Alternative and online lenders are frequently the best option. They often use more advanced algorithms to assess risk, looking at factors beyond your credit score, such as business cash flow and industry performance. As of March 2024, alternative lenders had the highest approval rates, accepting over 28% of small business loan applications, making them a vital resource.
SBA-guaranteed loans offer favorable terms but come with strict requirements, including waiting periods of several years post-bankruptcy. While not an immediate solution, they represent an excellent long-term funding goal as your business and credit profile mature.
Non-profit organizations and microlenders often provide smaller loans (typically under $50,000) to underserved entrepreneurs, including those with poor credit or a bankruptcy history. These loans can be a crucial stepping stone to bridge funding gaps and build a business credit history.
Securing a startup loan after a recent bankruptcy is a marathon, not a sprint. It demands patience, meticulous preparation, and unwavering dedication to proving your renewed financial discipline. Your journey begins with understanding the impact of your bankruptcy and strategically rebuilding your personal credit.

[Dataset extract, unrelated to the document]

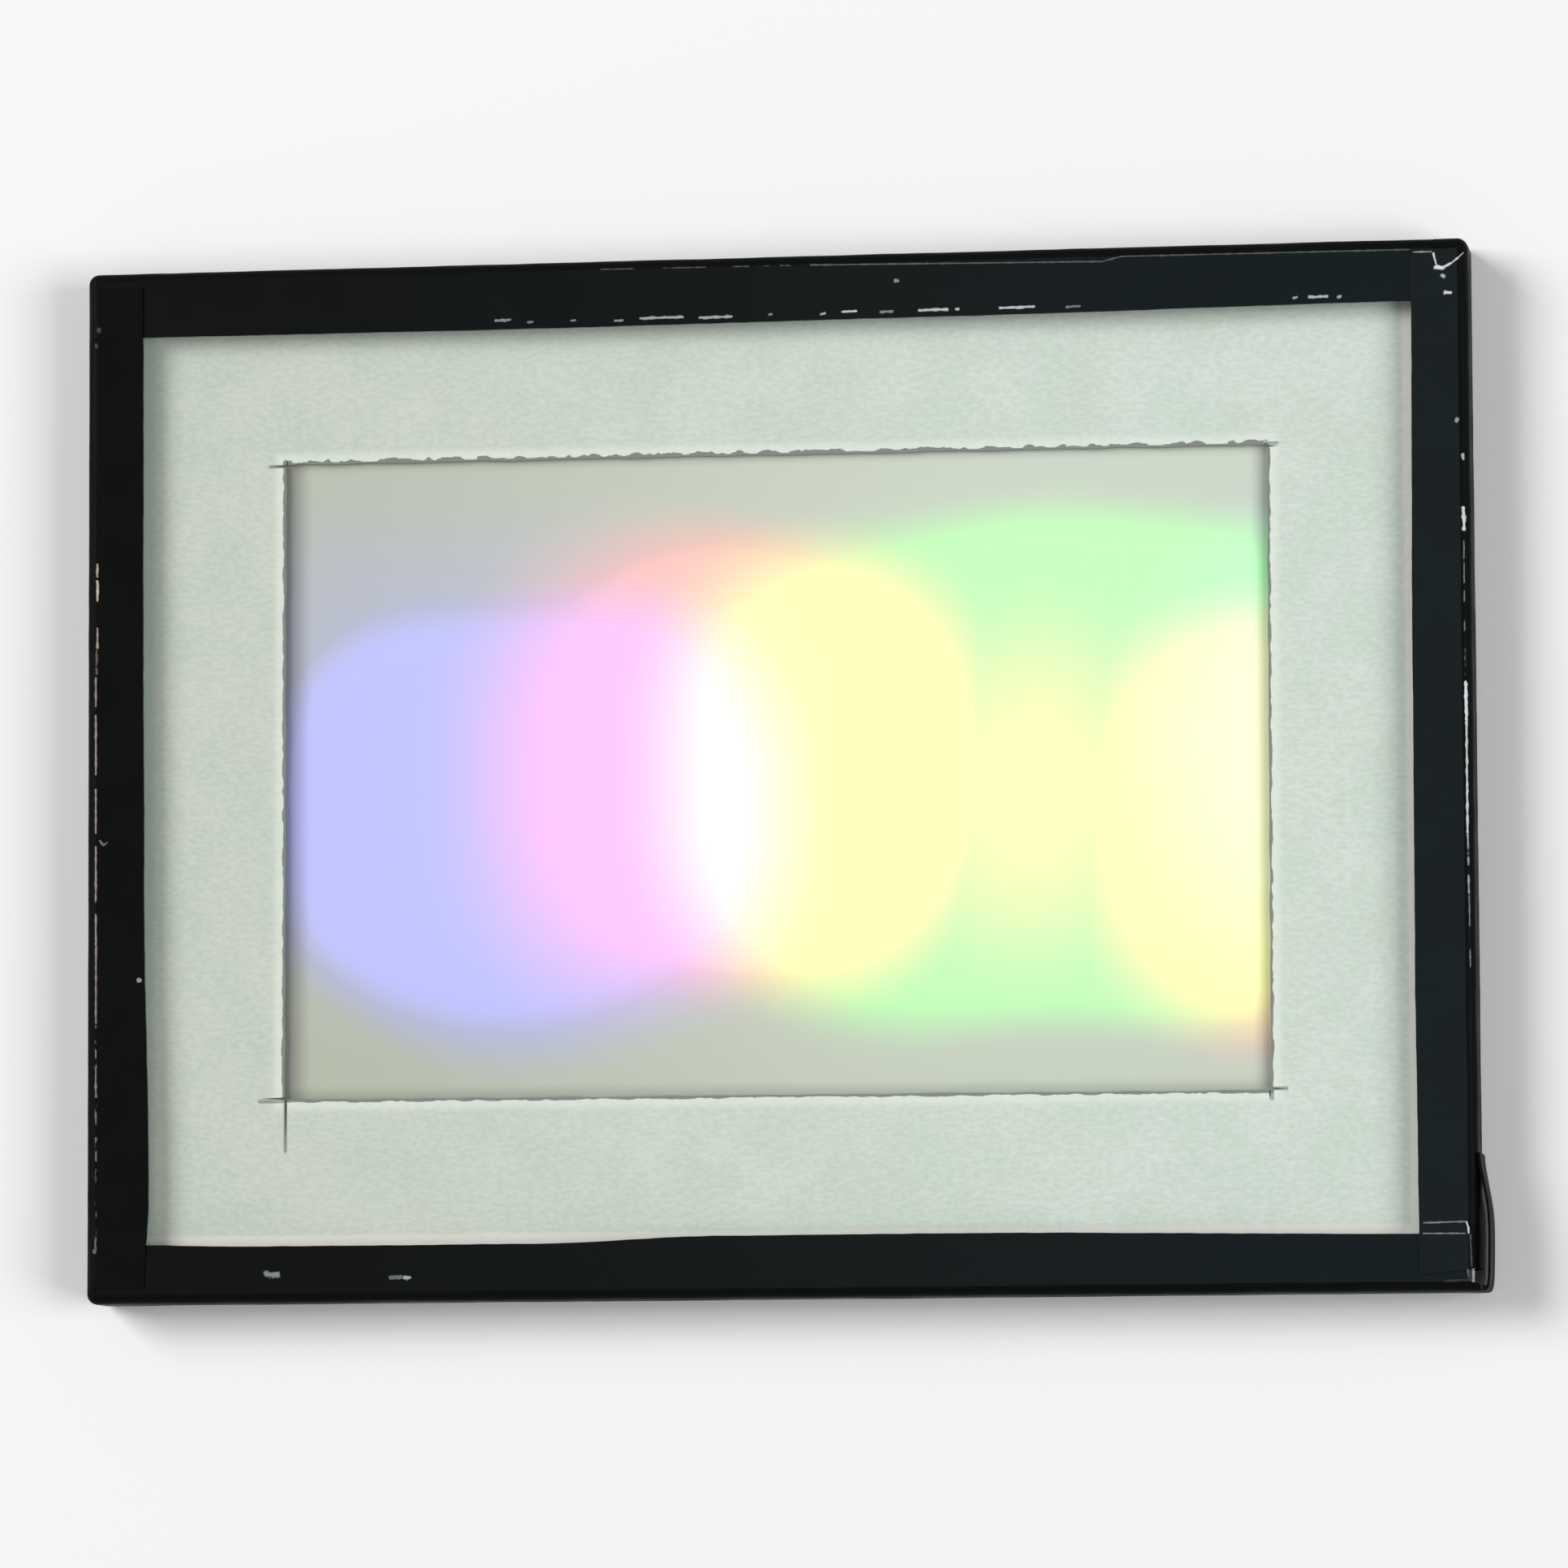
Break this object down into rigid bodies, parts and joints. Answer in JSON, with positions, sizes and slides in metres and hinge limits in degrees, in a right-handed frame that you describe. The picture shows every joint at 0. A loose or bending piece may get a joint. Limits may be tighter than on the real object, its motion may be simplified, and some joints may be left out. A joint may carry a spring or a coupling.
{
  "type": "diffraction grating",
  "caption": "Transmission diffraction grating: a replica film behind a windowed card mask, bound between glass plates by glossy black tape folded over the edges.",
  "frame": {"origin": "middle of the glass plates' outline, on the plane that the lapped tape at the corners rests on", "axes": "+X along the long side towards the right as the front is read, +Y along the short side towards the top edge, +Z out of the front face"},
  "size_m": [0.0643, 0.0476, 0.0033],
  "materials": {
    "glass": "polished sheet glass, edges ground",
    "film": "clear moulded plastic replica film with a pastel iridescence",
    "card": "pale grey card, faintly mottled, window cut by knife",
    "tape": "glossy black binding tape, worn along its folds"
  },
  "bodies": {
    "root": {"base_glass": "glass", "grating_film": "film", "mask_card": "card", "cover_glass": "glass", "top_tape": "tape", "bottom_tape": "tape", "left_tape": "tape", "right_tape": "tape"}
  },
  "joints": []
}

You need to create a unique business credit identity and develop a strong business plan that highlights your venture’s potential and your management skills.
While traditional lenders may be hesitant, the modern funding landscape offers numerous alternatives. Online lenders and microlenders are increasingly willing to invest in strong business ideas supported by determined entrepreneurs. By demonstrating a strong payment history, healthy cash flow projections, and transparent communication about your past, you can transform a financial setback into a powerful story of recovery and readiness. Your entrepreneurial dream is still within reach—the key is to take deliberate, informed steps to make it a reality.